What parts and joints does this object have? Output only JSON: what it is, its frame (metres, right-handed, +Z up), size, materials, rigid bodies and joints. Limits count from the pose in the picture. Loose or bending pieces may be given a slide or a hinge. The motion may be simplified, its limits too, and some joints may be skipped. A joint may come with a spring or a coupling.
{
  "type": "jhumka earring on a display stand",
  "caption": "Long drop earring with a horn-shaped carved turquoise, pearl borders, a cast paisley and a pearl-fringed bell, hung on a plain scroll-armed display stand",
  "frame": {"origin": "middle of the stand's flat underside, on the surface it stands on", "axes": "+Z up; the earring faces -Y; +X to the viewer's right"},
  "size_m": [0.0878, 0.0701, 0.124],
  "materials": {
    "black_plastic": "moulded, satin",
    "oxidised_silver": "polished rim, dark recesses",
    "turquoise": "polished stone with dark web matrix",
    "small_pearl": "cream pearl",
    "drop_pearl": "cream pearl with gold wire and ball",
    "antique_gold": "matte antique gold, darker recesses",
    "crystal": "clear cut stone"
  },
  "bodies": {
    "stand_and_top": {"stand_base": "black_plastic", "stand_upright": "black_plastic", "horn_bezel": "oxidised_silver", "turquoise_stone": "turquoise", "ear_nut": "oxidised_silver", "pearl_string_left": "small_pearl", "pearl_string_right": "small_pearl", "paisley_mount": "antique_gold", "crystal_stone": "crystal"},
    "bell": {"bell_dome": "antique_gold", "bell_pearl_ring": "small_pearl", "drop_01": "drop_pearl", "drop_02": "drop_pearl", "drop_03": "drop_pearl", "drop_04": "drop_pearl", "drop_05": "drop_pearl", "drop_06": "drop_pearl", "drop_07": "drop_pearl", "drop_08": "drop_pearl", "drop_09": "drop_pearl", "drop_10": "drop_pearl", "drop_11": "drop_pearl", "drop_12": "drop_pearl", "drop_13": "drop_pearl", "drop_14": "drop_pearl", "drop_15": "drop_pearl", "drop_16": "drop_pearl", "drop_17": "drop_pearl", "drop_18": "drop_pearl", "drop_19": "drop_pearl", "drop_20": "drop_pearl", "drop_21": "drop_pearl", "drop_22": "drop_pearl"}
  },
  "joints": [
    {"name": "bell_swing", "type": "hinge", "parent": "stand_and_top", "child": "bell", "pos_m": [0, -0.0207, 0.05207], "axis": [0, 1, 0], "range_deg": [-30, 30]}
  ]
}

::::::

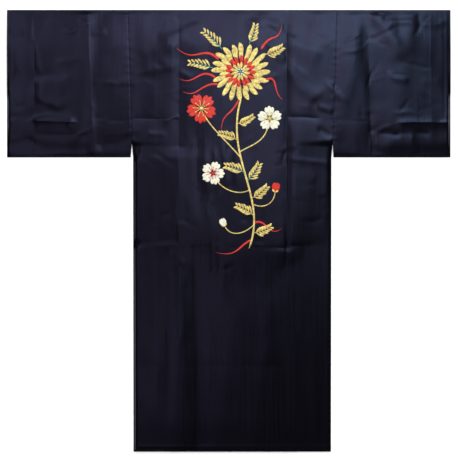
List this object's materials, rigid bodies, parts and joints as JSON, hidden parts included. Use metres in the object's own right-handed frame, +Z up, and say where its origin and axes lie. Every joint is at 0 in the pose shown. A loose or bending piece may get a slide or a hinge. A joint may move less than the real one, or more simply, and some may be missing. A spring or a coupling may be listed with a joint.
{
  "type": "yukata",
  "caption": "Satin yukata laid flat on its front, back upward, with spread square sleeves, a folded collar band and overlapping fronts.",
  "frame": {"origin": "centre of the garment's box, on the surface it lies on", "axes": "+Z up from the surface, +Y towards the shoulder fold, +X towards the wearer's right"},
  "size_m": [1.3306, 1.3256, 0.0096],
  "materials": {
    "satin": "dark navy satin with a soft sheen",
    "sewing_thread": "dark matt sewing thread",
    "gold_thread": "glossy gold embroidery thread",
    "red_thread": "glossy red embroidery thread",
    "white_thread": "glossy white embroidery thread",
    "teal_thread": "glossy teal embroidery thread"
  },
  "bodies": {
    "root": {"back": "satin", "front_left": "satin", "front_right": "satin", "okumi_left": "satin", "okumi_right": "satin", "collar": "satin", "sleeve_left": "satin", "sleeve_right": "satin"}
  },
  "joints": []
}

::::::

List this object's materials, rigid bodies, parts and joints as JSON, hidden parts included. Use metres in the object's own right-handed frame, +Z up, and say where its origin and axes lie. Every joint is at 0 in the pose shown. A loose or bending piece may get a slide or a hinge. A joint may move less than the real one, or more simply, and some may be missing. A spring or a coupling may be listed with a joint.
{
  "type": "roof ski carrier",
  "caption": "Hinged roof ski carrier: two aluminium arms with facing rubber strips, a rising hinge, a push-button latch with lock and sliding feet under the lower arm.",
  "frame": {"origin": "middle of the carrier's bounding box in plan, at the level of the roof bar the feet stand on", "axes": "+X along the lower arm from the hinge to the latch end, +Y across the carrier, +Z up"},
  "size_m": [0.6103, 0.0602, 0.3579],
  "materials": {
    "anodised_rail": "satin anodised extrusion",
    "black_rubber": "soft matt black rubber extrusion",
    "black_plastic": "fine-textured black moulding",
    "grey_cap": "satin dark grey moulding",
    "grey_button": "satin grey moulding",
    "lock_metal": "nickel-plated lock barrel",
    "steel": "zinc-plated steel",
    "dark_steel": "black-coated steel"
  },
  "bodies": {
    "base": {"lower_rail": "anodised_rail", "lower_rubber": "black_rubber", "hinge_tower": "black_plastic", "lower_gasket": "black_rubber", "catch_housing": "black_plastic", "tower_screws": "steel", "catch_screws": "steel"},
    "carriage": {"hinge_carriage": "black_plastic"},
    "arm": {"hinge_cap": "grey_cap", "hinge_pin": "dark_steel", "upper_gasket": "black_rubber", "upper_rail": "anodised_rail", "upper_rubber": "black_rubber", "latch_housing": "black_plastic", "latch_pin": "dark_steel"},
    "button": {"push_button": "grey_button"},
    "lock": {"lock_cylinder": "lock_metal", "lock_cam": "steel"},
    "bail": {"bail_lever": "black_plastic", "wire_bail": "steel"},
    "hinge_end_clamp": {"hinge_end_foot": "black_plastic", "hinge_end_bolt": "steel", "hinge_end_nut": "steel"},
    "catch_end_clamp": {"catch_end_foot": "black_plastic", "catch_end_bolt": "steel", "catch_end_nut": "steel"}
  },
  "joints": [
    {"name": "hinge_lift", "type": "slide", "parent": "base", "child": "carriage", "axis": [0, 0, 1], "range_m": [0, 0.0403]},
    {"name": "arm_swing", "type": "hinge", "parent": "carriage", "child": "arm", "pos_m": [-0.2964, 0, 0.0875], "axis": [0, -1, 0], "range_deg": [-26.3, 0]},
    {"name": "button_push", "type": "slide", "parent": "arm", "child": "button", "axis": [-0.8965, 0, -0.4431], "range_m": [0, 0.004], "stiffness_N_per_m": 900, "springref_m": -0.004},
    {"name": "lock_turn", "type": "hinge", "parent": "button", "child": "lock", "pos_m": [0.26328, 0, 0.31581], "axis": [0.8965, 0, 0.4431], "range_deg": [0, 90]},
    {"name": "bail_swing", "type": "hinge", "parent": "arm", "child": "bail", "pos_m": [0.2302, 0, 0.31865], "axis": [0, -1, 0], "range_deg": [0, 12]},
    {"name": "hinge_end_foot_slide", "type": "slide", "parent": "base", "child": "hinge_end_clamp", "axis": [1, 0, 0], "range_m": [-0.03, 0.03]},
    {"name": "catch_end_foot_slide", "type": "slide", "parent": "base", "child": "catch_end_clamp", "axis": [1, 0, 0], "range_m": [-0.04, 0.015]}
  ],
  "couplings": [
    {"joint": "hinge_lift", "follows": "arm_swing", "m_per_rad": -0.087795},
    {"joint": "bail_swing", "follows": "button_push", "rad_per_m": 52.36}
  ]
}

::::::

▶ **Goal of the exercise**: Copy all lines from the material that hold "frame".

▶ **Response**:
What parts and joints does this object have? Output only JSON: what it is, its frame (metres, right-handed, +Z up), size, materials, rigid bodies and joints. Limits count from the pose in the picture. Loose or bending pieces may be given a slide or a hinge. The motion may be simplified, its limits too, and some joints may be skipped. A joint may come with a spring or a coupling.
  "frame": {"origin": "middle of the stand's flat underside, on the surface it stands on", "axes": "+Z up; the earring faces -Y; +X to the viewer's right"},
List this object's materials, rigid bodies, parts and joints as JSON, hidden parts included. Use metres in the object's own right-handed frame, +Z up, and say where its origin and axes lie. Every joint is at 0 in the pose shown. A loose or bending piece may get a slide or a hinge. A joint may move less than the real one, or more simply, and some may be missing. A spring or a coupling may be listed with a joint.
  "frame": {"origin": "centre of the garment's box, on the surface it lies on", "axes": "+Z up from the surface, +Y towards the shoulder fold, +X towards the wearer's right"},
List this object's materials, rigid bodies, parts and joints as JSON, hidden parts included. Use metres in the object's own right-handed frame, +Z up, and say where its origin and axes lie. Every joint is at 0 in the pose shown. A loose or bending piece may get a slide or a hinge. A joint may move less than the real one, or more simply, and some may be missing. A spring or a coupling may be listed with a joint.
  "frame": {"origin": "middle of the carrier's bounding box in plan, at the level of the roof bar the feet stand on", "axes": "+X along the lower arm from the hinge to the latch end, +Y across the carrier, +Z up"},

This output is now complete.